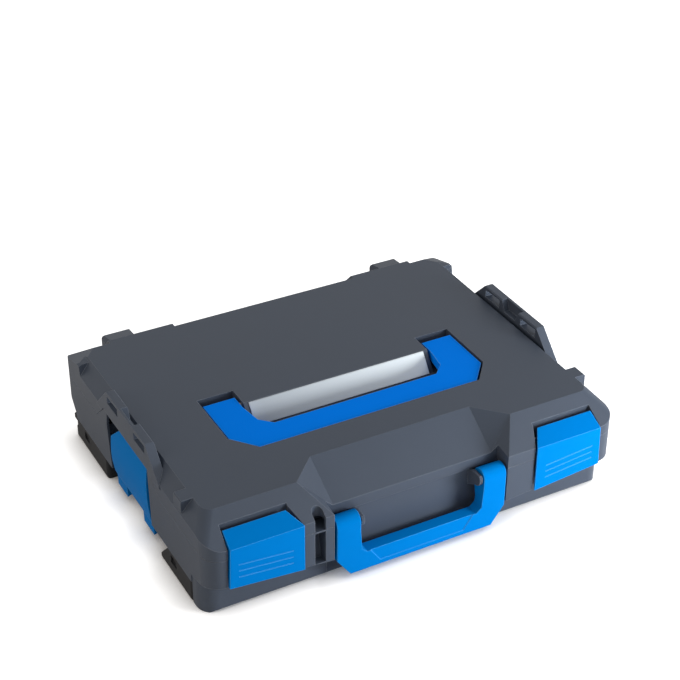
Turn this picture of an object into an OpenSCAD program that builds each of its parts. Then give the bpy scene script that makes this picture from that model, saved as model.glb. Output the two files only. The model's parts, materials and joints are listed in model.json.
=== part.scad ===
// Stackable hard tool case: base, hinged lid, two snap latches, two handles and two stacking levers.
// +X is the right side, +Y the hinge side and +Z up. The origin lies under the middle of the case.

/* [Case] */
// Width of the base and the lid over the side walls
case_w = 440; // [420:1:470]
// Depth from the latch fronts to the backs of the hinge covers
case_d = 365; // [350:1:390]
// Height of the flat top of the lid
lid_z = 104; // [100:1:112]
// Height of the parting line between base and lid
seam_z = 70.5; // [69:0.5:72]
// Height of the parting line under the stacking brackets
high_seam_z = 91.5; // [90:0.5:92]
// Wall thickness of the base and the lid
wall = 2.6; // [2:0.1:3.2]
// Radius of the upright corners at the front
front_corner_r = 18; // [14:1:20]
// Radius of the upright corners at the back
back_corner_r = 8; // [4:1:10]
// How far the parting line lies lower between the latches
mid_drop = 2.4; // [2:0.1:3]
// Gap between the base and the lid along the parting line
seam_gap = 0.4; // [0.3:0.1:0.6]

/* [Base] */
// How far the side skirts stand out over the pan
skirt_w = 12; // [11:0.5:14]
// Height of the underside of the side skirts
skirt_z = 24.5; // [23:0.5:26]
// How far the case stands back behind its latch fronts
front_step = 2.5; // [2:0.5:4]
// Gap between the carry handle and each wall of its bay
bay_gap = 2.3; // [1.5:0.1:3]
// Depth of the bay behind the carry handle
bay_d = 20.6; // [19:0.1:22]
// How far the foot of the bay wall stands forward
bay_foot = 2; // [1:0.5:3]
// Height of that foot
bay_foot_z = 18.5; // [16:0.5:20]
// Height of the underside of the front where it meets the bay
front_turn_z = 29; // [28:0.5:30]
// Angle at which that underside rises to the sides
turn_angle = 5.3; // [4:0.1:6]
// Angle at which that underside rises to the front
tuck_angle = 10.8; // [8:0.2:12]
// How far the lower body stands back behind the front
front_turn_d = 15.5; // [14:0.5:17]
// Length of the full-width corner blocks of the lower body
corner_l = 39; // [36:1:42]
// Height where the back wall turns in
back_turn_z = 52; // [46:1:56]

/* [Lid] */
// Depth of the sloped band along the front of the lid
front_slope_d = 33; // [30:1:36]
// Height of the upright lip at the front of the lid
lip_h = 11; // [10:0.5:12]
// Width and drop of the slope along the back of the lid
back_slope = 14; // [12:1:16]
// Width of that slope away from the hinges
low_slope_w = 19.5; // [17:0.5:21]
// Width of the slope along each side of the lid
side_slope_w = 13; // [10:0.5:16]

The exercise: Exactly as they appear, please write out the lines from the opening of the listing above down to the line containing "of the case.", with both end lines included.

Solved exercise:
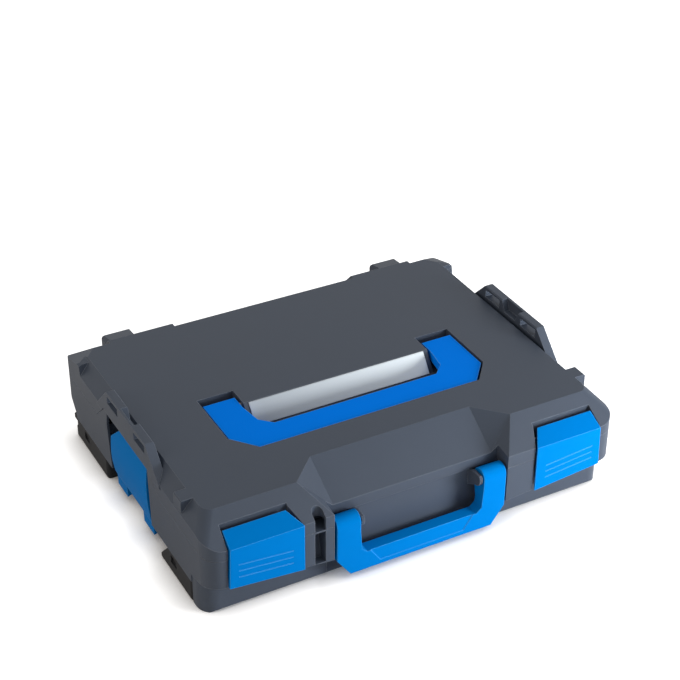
Turn this picture of an object into an OpenSCAD program that builds each of its parts. Then give the bpy scene script that makes this picture from that model, saved as model.glb. Output the two files only. The model's parts, materials and joints are listed in model.json.
=== part.scad ===
// Stackable hard tool case: base, hinged lid, two snap latches, two handles and two stacking levers.
// +X is the right side, +Y the hinge side and +Z up. The origin lies under the middle of the case.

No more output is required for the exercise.